Dr. S S Verma
The Nobel Prize in Physics has been awarded 114 times to 216 Nobel Laureates between 1901 and 2020. John Bardeen is the only Nobel Laureate who has been awarded the Nobel Prize in Physics twice, in 1956 and 1972.
This means that a total of 215 individuals have received the Nobel Prize in Physics. With the announcement of Physics Nobel Prize-2020 by The Royal Swedish Academy of Sciences on October 6, 2020 the excitement in Physics community the world over has come to an end. This year the Physics Nobel prize selection committee attention was caught by the research and discoveries related to astronomy (science of space) i.e. understanding space secrets instead of research on topics related to ground. The prize is awarded to the research in the field of black holes as an authentication of Einstein’s theory of general relativity and advancing our understanding of black holes. According to Nobel committee, the prizes celebrate one of the most exotic objects in the universe, black holes, which have become a staple of science fiction and science fact and where time even seems to stand still.
The Royal Swedish Academy of Sciences has decided to award the 2020 Nobel Prize in Physics with one half to Prof. Roger Penrose (University of Oxford, UK) “for the discovery that black hole formation is a robust prediction of the general theory of relativity” and the other half jointly to Prof. Reinhard Genzel (Max Planck Institute for Extraterrestrial Physics, Garching, Germany and University of California, Berkeley, USA) and Prof. Andrea Ghez (University of California, Los Angeles, USA) “for the discovery of a supermassive compact object at the centre of our galaxy”. Prof. Andrea Ghez has become the fourth woman to get the Physics Nobel Prize following: Marie Curie in 1903, Maria Goeppert-Mayer (1963), and Donna Strickland (2018).
Roger Penrose invented ingenious mathematical methods to explore Albert Einstein’s general theory of relativity. He showed that the theory leads to the formation of black holes, those monsters in time and space that capture everything that enters them. Penrose proved with mathematics that the formation of black holes was possible, based heavily on Albert Einstein’s general theory of relativity. Reinhard Genzel and Andrea Ghez discovered that an invisible and extremely heavy object governs the orbits of stars at the centre of our galaxy. A supermassive black hole is the only currently known explanation. Genzel and Ghez looked at the dust-covered centre of our Milky Way galaxy where something strange was going on, several stars moving around something they couldn’t see. It was a black hole. Not just an ordinary black hole, but a supermassive black hole, 4 million times the mass of our sun. Now scientists know that all galaxies have supermassive black holes.

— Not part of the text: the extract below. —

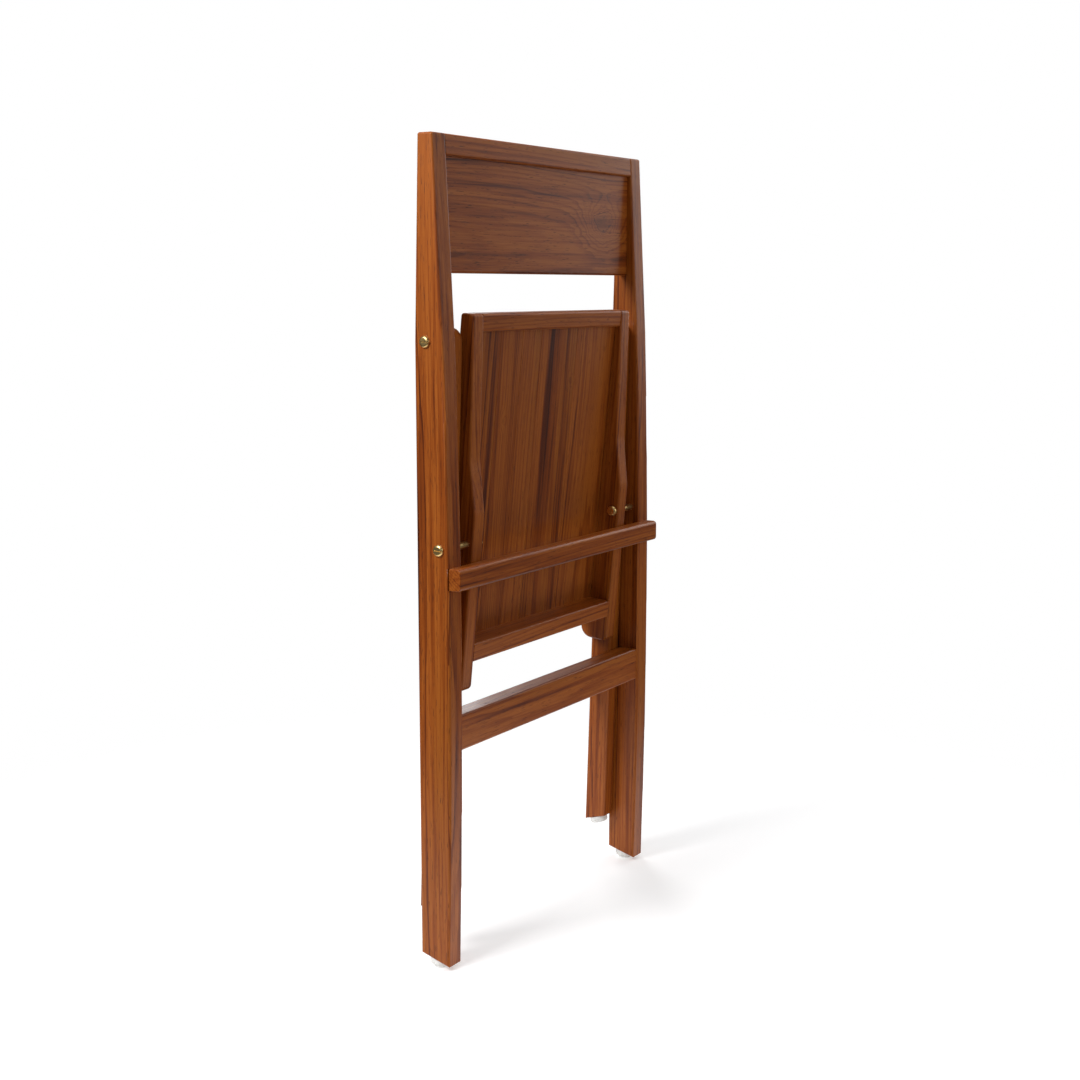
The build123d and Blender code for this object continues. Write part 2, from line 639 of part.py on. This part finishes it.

In January 1965, ten years after Einstein’s death, Roger Penrose proved that black holes really can form and described them in detail; at their heart, black holes hide a singularity in which all the known laws of nature cease. His ground breaking article is still regarded as the most important contribution to the general theory of relativity since Einstein. Reinhard Genzel and Andrea Ghez each led a group of astronomers that, since the early 1990s, has focused on a region called Sagittarius A at the centre of our galaxy. The orbits of the brightest stars closest to the middle of the Milky Way have been mapped with increasing precision. The measurements of these two groups agree, with both finding an extremely heavy, invisible object that pulls on the jumble of stars, causing them to rush around at dizzying speeds. Around four million solar masses are packed together in a region no larger than our solar system. Using the world’s largest telescopes, Genzel and Ghez developed methods to see through the huge clouds of interstellar gas and dust to the centre of the Milky Way.
Stretching the limits of technology, they refined new techniques to compensate for distortions caused by the Earth’s atmosphere, building unique instruments and committing themselves to long-term research. Their pioneering work has given us the most convincing evidence yet of a supermassive black hole at the centre of the Milky Way. The discoveries of this year’s Laureates have broken new ground in the study of compact and supermassive objects. But these exotic objects still pose many questions that beg for answers and motivate future research. Not only questions about their inner structure, but also questions about how to test our theory of gravity under the extreme conditions in the immediate vicinity of a black hole.